The line was a highlight, which prompted Smart to hand out the verbal game ball to it immediately after the game.
Saturday’s performance marked the first time since 1987 that Georgia ran the ball for over 400 yards in a game. Naturally, the opponent in that game was also Vanderbilt.
“The game ball goes to our offensive line. They played physical, they played tough,” Smart said. “They overpowered what I think is a good defensive front. Vanderbilt may not be as good as they were last year defensively, but they’ve still got some good players on defense. Our backs and our O-line just kind of single-handily took over the game and made it relatively easy for the offensive coordinator to call it. When you can run the ball like that, it makes things much easier.”
In 2014 and 2015, Chubb and Michel established themselves as premier backs in the SEC, running behind holes and tallying a lot of yardage. Then last season happened, which featured a statistical drop-off. A lot of that had to do with the offensive line up front, which didn’t generate a push during an adjustment year between coaching staffs.
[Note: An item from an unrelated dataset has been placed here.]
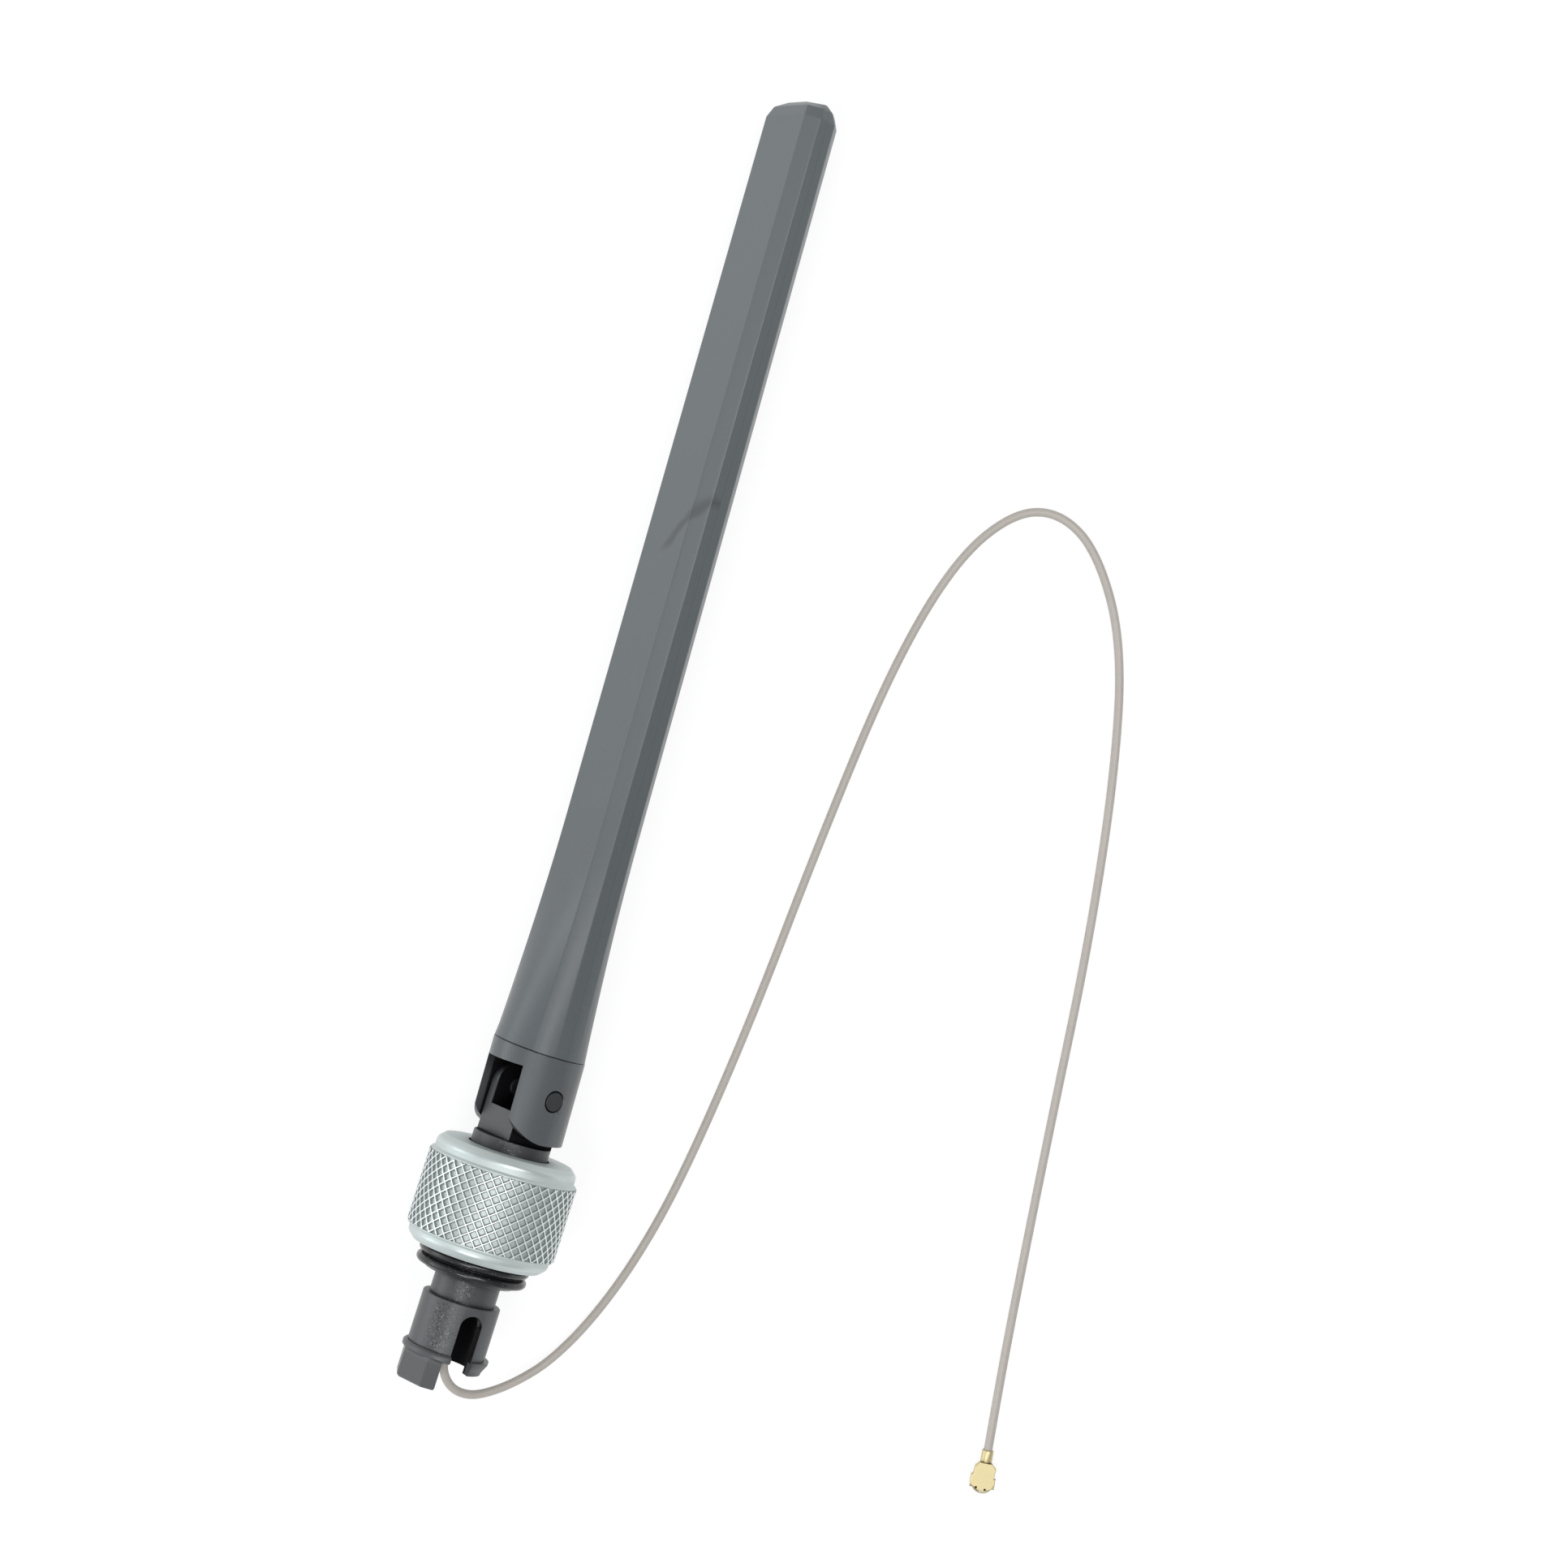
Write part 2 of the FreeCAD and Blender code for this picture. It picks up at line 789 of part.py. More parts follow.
def solder_block(station, wire_length, wire_r):
    """Solder that wets the copper on both sides of a wire and closes over it."""
    length = wire_length * solder_share
    face = copper_top()
    half = wire_r + solder_height
    over = coax_offset + wire_r + solder_height / 2
    outline = [
        Vector(-half, face, 0),
        Vector(half, face, 0),
        Vector(wire_r, over, 0),
        Vector(-wire_r, over, 0),
    ]
    body = flat_face(outline).extrude(Vector(0, 0, length))
    body.translate(Vector(0, 0, station - length / 2))
    return body.cut(rod_of(wire_r, station - length, station + length, 0, coax_offset))


def board_pad():
    """The foam pad that holds the board's far end against the rod's wall."""
    face = copper_top() - copper_thick
    top = board_end_station() - pad_length / 2
    low = top - pad_length
    blend_end = parting_station + blend_length
    share = (top - blend_end) / (hollow_end_station() - blend_end)
    inner = (thick_at_blend + (thick_at_tip - thick_at_blend) * share) / 2 - rod_wall
    return block((-pad_half_width, face, low), (pad_half_width, inner, top))


# Free lead


def rounded_path(points):
    """Straight runs joined by tangent arcs, and the arcs' radii."""
    runs = [(b - a).Length for a, b in zip(points, points[1:])]
    edges = []
    radii = []
    last = points[0]
    for n in range(1, len(points) - 1):
        back = (points[n - 1] - points[n]).normalize()
        ahead = (points[n + 1] - points[n]).normalize()
        turn = math.pi - back.getAngle(ahead)
        cut = 0.45 * min(runs[n - 1], runs[n])
        radius = cut / math.tan(turn / 2)
        radii.append(radius)
        start = points[n] + back * cut
        end = points[n] + ahead * cut
        inward = (back + ahead).normalize()
        middle = points[n] + inward * (radius / math.cos(turn / 2) - radius)
        edges.append(Part.LineSegment(last, start).toShape())
        edges.append(Part.Arc(start, middle, end).toShape())
        last = end
    edges.append(Part.LineSegment(last, points[-1]).toShape())
    return Part.Wire(edges), radii


def lead_tube(start, leaving):
    """The free lead, from the grommet's face to the plug."""
    points = [start, start + leaving * lead_start_run]
    points += [Vector(*p) for p in lead_points]
    wire, radii = rounded_path(points)
    profile = Part.Wire([Part.makeCircle(coax_r, points[0], leaving)])
    tube = wire.makePipeShell([profile], True, False)
    ideal = math.pi * coax_r**2 * wire.Length
    print("lead length", round(wire.Length, 2), "volume share", round(tube.Volume / ideal, 4))
    print("lead radii", [round(r, 1) for r in radii])
    return tube


# Plug, in its own frame: +X along the lead towards its front, Z = 0 on the surface


def plug_shell():
    """The plug's stamped shell: crimp barrel, folded cover with wings, and snap ring."""
    axis = lead_points[-1][2]
    half = plug_body_half
    start = plug_barrel_length
    end = start + plug_body_length
    wire_room = 2 * conductor_r
    contact_end = plug_ring_centre
    tail_top = plug_ring_top + 2 * plug_sheet
    barrel = Part.makeCylinder(
        plug_barrel_r, start + plug_sheet, Vector(0, 0, axis), Vector(1, 0, 0)
    )
    cover = plug_cover(half, start, end, plug_skirt_bottom, plug_top)
    inner = plug_cover(
        half - plug_sheet, start + plug_sheet, end - plug_sheet, -1, plug_top - plug_sheet
    )
    wing_low = start + plug_wing_start
    wings = block(
        (wing_low, -plug_wing_half, plug_skirt_bottom),
        (wing_low + plug_wing_length, plug_wing_half, plug_skirt_bottom + 3 * plug_sheet),
    )
    wings = wings.cut(block((wing_low - 1, -half + plug_sheet, 0), (end, half - plug_sheet, 3)))
    ring = rod_of(plug_ring_outer_r, 0, plug_ring_top + plug_sheet, plug_ring_centre)
    bore = plug_ring_outer_r - plug_ring_wall
    ring = ring.cut(rod_of(bore, -1, plug_ring_top + 1, plug_ring_centre))
    slit = block((plug_ring_centre, -plug_sheet, -1), (end + 1, plug_sheet, plug_ring_top))
    ring = ring.cut(slit)
    web = block((start, -half, plug_ring_top), (end, half, plug_ring_top + plug_sheet))
    web = web.common(plug_cover(half, start, end, 0, plug_top))
    web = web.cut(rod_of(bore, 0, plug_top, plug_ring_centre))
    body = merged([cover.cut(inner), ring, web, barrel, wings])
    body = body.cut(stepped_lead(plug_lead_play))
    body = body.cut(block((start, -wire_room, plug_ring_top), (contact_end, wire_room, tail_top)))
    dimple = Part.makeCylinder(
        plug_dimple_r, 1, Vector(plug_ring_centre, 0, plug_top - plug_dimple_depth)
    )
    return body.cut(dimple)


def plug_cover(half, start, end, low, high):
    """The cover's outline, tapered at the barrel and round at the front, as a solid."""
    neck = half * 0.55
    bend = start + half * 0.55
    front = end - half * 0.62
    edges = [
        Part.makeLine(Vector(start, -neck, low), Vector(bend, -half, low)),
        Part.makeLine(Vector(bend, -half, low), Vector(front, -half, low)),
        Part.Arc(
            Vector(front, -half, low), Vector(end, 0, low), Vector(front, half, low)
        ).toShape(),
        Part.makeLine(Vector(front, half, low), Vector(bend, half, low)),
        Part.makeLine(Vector(bend, half, low), Vector(start, neck, low)),
        Part.makeLine(Vector(start, neck, low), Vector(start, -neck, low)),
    ]
    return Part.Face(Part.Wire(edges)).extrude(Vector(0, 0, high - low))


def plug_insulator():
    """The moulded insulator inside the shell, which holds the centre contact."""
    bore = plug_ring_outer_r - plug_ring_wall
    low = plug_ring_top + plug_sheet - plug_insulator_thick
    body = rod_of(bore, low, plug_ring_top + plug_sheet, plug_ring_centre)
    return body.cut(rod_of(plug_contact_r, low - 1, 2, plug_ring_centre))


def plug_contact():
    """The centre contact: a small sleeve with a tail that the inner conductor is crimped in."""
    top = plug_ring_top + plug_sheet
    sleeve = rod_of(plug_contact_r, plug_contact_bottom, top, plug_ring_centre)
    sleeve = sleeve.cut(
        rod_of(plug_contact_bore_r, plug_contact_bottom - 1, top - plug_sheet, plug_ring_centre)
    )
    tail_start = plug_barrel_length + dielectric_length
    tail_end = plug_ring_centre + conductor_r
    tail = block((tail_start, -conductor_r, top), (tail_end, conductor_r, top + plug_sheet))
    return merged([sleeve, tail])


def stepped_lead(play):
    """The jacket in the barrel and the dielectric beyond it, grown all round by a play."""
    mouth = Vector(0, 0, lead_points[-1][2])
    inward = Vector(1, 0, 0)
    reach = plug_barrel_length + dielectric_length + play
    jacket = Part.makeCylinder(coax_r + play, plug_lead_depth + play, mouth, inward)
    return merged([jacket, Part.makeCylinder(dielectric_r + play, reach, mouth, inward)])


def plug_lead_end():
    """The lead's end in the plug: its jacket, then the dielectric up to the contact."""
    return stepped_lead(0.0)


# Placing


def foot_rotation(pitch):
    """Turns the foot's frame so that its axis points along +Y and dips by pitch."""
    tip_over = Rotation(Vector(1, 0, 0), -(90 + pitch))
    return tip_over.multiply(Rotation(Vector(0, 0, 1), 180 - lean))


def rod_rotation(pitch):
    """Turns the rod's frame, folded from the foot's by the rest fold."""
    return foot_rotation(pitch).multiply(Rotation(Vector(-1, 0, 0), rest_fold))


def pivot_height(pitch):
    """Height of the pivot when the nut's band touches the surface."""
    edge = nut_top_station - nut_band_start - nut_margin
    slope = math.radians(pitch)
    return knurl_ridge_r * math.cos(slope) + edge * math.sin(slope)


def tip_height(pitch):
    """Height of the rod's lowest corner when the nut touches the surface."""
    station = parting_station + rod_length - tip_bevel_length
    turn = rod_rotation(pitch)
    corners = [Vector(x, y, station) for x, y in octagon(wide_at_tip, thick_at_tip)]
    return pivot_height(pitch) + min(turn.multVec(c).z for c in corners)


def rest_pitch():
    """The dip at which both the nut and the rod's tip touch the surface."""
    low, high = -10.0, 20.0
    for _ in range(50):
        middle = (low + high) / 2
        if tip_height(middle) > 0:
            low = middle
        else:
            high = middle
    return (low + high) / 2


def build():
    """Every sub-part in its place, the lead and plug last."""
    pitch = rest_pitch()
    pivot = Vector(0, 0, pivot_height(pitch))
    foot_place = Placement(pivot, foot_rotation(pitch))
    rod_place = Placement(pivot, rod_rotation(pitch))
    braid, dielectric, conductor = stripped_end()
    shield_joint, feed_joint = solder_pair()
    foot_nodes = {
        "mount_body": mount_body(),
        "o_ring_upper": o_ring(ring_upper_station),
        "o_ring_lower": o_ring(ring_lower_station),
        "slip_washer": slip_washer(),
        "knurled_nut": knurled_nut(),
        "cable_grommet": cable_grommet(),
        "coax_base_run": coax_base_run(),
    }
    rod_nodes = {
        "radome_shell": radome_shell(),
        "hinge_knuckle": hinge_knuckle(),
        "hinge_pin_front": hinge_pin(-1),
        "hinge_pin_rear": hinge_pin(1),
        "coax_rod_run": coax_rod_run(),
        "coax_braid_end": braid,
        "coax_dielectric_end": dielectric,
        "coax_conductor_end": conductor,
        "antenna_board": antenna_board(),
        "radiator_lower": radiator_lower(),
        "radiator_upper": radiator_upper(),
        "shield_solder": shield_joint,
        "feed_solder": feed_joint,
        "board_pad": board_pad(),
    }
    nodes = {}
    for name, shape in foot_nodes.items():
        nodes[name] = placed(shape, foot_place)
    for name, shape in rod_nodes.items():
        nodes[name] = placed(shape, rod_place)
    whole = Part.makeCompound(list(nodes.values())).optimalBoundingBox(False)
    shift = Vector(-(whole.XMin + whole.XMax) / 2, -(whole.YMin + whole.YMax) / 2, -whole.ZMin)
    for shape in nodes.values():
        shape.translate(shift)
    low = bore_depth_station - grommet_length
    start = foot_place.multVec(Vector(0, coax_offset, low)) + shift
    leaving = foot_place.Rotation.multVec(Vector(0, 0, -1))
    nodes["coax_cable"] = lead_tube(start, leaving)
    end = Vector(*lead_points[-1])
    before = Vector(*lead_points[-2])
    heading = math.degrees(math.atan2(end.y - before.y, end.x - before.x))
    inward = Rotation(Vector(0, 0, 1), heading)
    plug_place = Placement(Vector(end.x, end.y, 0), inward)
    plug_nodes = {
        "plug_shell": plug_shell(),
        "plug_insulator": plug_insulator(),
        "plug_contact": plug_contact(),
        "plug_lead_end": plug_lead_end(),
    }
    for name, shape in plug_nodes.items():
        nodes[name] = placed(shape, plug_place)
    print("pitch", round(pitch, 4), "pivot", [round(v, 4) for v in pivot + shift])
    return nodes


def placed(shape, place):
    """A copy of a shape, moved to its place."""
    moved = shape.copy()
    moved.transformShape(place.toMatrix())
    return moved


os.makedirs("parts", exist_ok=True)
for node, solid in build().items():
    if not solid.isValid() or len(solid.Solids) < 1:
        print("check", node, solid.isValid(), len(solid.Solids))
    solid.exportStep(f"parts/{node}.step")
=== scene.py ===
import itertools
import json
import math

import bmesh
import bpy
from mathutils import Matrix, Vector


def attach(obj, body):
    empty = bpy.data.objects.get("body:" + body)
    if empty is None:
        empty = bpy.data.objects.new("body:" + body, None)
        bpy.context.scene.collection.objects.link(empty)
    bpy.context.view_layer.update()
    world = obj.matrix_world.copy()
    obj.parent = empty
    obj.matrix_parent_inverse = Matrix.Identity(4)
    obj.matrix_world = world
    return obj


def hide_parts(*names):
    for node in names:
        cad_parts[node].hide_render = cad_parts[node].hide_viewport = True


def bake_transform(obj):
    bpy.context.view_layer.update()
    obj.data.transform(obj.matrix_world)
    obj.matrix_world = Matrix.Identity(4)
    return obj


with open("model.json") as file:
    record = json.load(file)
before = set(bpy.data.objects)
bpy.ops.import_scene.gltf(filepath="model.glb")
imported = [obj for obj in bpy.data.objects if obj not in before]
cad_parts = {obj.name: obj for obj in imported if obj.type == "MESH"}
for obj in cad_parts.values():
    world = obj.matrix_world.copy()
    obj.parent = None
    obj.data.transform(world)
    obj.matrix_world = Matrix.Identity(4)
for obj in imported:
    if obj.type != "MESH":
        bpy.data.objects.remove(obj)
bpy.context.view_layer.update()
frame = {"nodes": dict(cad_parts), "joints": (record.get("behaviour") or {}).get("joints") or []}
cad = frame["nodes"]
joints = {joint["name"]: joint for joint in frame["joints"]}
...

Now, Georgia’s line has a year of experience and some added size up front – especially on the right side with Solomon Kindley and Andrew Thomas. Chubb has seen a big change from this group, which has allowed for his increased production.
“They’ve grown. I’ve been a witness of it,” Chubb said. “Since last year to now, those guys worked extremely hard in the offseason – lifting weights, running, doing whatever they can, watching film – to make the O-line better. You couldn’t ask for a better O-line right now.”
Michel said the line’s practice habits have turned it into a formidable unit that is beginning to get the best of opponents.
“They’ve grown with their preparation,” Michel said. “It’s how they prepare at practice. They go out there and grind. When they come out here it’s almost a little bit easier for them.”
Smart certainly felt the story of Saturday’s game centered on a dominant offensive line that asserted its will on the Vanderbilt defense.
He even said as much when the subject turned to quarterbacks during his post-game news conference.
“You know what the story ought to be? Georgia’s O-line finished Vanderbilt off,” Smart said.